# Data for this task start
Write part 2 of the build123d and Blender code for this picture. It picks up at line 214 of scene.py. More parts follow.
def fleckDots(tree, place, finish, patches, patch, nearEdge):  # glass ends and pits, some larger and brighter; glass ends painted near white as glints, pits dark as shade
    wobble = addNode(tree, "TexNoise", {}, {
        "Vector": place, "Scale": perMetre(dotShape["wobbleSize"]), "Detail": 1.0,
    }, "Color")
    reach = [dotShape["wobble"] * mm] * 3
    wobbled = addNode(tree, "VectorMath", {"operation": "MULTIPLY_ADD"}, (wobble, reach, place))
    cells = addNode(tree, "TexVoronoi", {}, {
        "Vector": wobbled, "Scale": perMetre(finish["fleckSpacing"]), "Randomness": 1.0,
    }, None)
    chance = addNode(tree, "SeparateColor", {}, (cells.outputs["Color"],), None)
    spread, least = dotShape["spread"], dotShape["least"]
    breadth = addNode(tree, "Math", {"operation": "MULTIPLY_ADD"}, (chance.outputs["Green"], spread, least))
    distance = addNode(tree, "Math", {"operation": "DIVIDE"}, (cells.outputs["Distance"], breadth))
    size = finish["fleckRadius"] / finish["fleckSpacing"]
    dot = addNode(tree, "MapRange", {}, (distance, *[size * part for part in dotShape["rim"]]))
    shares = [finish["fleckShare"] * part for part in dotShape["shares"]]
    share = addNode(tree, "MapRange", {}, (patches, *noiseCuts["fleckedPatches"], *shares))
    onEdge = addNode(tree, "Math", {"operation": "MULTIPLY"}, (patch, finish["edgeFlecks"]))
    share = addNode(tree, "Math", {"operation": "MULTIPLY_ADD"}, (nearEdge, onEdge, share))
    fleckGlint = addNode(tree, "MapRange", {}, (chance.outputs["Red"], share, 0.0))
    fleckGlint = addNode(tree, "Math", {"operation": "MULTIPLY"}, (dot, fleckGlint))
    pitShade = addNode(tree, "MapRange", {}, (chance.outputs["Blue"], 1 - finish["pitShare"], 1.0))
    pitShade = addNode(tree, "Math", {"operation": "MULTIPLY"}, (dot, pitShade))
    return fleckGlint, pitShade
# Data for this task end
# Data for this task start
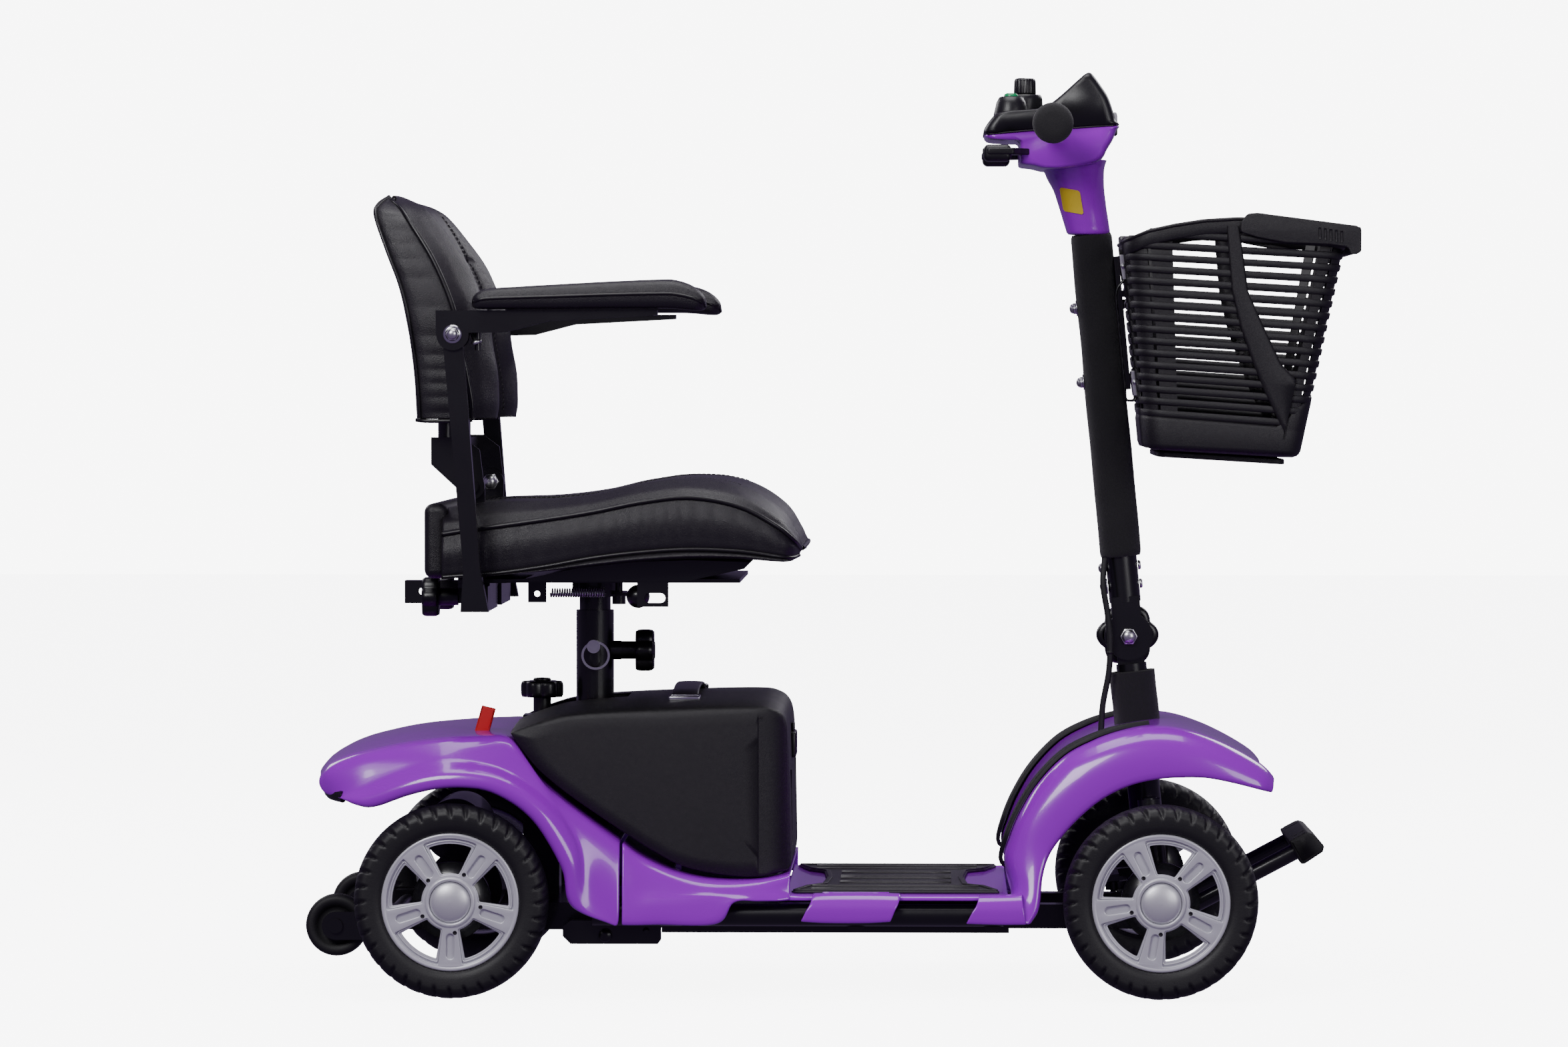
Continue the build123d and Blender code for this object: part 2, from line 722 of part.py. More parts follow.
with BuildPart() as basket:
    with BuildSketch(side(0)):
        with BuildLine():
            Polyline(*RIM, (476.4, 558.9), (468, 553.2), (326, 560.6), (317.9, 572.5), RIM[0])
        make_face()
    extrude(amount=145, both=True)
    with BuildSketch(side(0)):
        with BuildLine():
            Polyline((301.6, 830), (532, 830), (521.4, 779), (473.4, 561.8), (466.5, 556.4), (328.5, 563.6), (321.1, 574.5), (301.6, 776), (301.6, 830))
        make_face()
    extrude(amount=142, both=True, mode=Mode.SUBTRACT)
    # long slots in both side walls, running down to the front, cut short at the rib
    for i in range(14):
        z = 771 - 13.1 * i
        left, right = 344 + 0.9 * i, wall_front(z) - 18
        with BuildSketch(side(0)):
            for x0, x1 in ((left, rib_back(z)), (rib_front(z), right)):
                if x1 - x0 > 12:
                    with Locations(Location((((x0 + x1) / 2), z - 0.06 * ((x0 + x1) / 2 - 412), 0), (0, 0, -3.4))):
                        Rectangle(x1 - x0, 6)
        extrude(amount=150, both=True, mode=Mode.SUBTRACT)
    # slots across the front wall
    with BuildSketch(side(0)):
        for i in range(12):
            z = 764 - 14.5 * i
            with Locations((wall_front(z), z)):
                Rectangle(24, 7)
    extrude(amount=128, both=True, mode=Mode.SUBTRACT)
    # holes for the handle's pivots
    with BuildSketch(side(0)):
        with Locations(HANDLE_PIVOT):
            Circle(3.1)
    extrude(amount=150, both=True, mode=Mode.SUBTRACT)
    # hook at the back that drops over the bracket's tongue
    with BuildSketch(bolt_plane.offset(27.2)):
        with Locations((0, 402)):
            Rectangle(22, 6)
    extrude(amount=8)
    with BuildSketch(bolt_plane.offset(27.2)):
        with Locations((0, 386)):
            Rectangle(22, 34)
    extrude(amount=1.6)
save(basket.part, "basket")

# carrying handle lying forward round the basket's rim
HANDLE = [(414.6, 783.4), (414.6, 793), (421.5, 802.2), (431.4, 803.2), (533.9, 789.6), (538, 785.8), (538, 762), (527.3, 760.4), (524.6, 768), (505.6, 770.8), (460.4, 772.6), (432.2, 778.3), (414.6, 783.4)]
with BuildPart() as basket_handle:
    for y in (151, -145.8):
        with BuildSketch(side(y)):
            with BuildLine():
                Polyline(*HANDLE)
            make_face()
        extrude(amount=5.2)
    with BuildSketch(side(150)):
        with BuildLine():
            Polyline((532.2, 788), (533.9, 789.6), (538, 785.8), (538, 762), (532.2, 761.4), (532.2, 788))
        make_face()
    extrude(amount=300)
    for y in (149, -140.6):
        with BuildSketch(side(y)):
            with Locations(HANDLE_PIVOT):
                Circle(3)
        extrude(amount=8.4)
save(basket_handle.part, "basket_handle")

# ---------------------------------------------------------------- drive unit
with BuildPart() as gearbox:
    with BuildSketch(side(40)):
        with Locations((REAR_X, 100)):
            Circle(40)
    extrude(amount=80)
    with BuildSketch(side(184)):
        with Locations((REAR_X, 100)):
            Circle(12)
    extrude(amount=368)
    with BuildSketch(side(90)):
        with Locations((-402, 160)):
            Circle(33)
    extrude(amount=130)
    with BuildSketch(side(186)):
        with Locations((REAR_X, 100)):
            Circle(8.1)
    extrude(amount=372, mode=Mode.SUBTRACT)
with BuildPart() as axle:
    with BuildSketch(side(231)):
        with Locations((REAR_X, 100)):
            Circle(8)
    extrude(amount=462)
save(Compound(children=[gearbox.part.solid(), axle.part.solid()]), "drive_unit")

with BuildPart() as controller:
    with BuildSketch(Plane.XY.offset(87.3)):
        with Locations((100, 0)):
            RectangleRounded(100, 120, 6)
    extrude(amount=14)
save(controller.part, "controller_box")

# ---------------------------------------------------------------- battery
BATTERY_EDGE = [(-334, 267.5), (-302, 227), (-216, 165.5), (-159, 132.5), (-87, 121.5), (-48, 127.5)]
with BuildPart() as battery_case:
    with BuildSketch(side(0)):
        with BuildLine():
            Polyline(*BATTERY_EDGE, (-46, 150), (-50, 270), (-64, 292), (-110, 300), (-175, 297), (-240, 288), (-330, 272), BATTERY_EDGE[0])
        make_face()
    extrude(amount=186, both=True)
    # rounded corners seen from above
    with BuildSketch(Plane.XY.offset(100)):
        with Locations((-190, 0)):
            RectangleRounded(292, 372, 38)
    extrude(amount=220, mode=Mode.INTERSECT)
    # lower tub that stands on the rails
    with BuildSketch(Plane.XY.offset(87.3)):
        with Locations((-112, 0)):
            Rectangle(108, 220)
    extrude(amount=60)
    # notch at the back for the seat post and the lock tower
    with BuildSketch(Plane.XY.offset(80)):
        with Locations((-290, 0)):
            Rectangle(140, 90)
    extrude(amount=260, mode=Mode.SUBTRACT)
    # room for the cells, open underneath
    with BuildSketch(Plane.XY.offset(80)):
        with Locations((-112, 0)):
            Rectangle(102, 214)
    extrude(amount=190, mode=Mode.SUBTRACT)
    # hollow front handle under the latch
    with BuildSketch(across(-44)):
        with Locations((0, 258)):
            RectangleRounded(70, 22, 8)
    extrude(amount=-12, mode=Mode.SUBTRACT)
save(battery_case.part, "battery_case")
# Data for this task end
• _What the task asks_
Scan the data for the word "parts" and copy every line where it shows up.

• _Answer below_
Write part 2 of the build123d and Blender code for this picture. It picks up at line 214 of scene.py. More parts follow.
Continue the build123d and Blender code for this object: part 2, from line 722 of part.py. More parts follow.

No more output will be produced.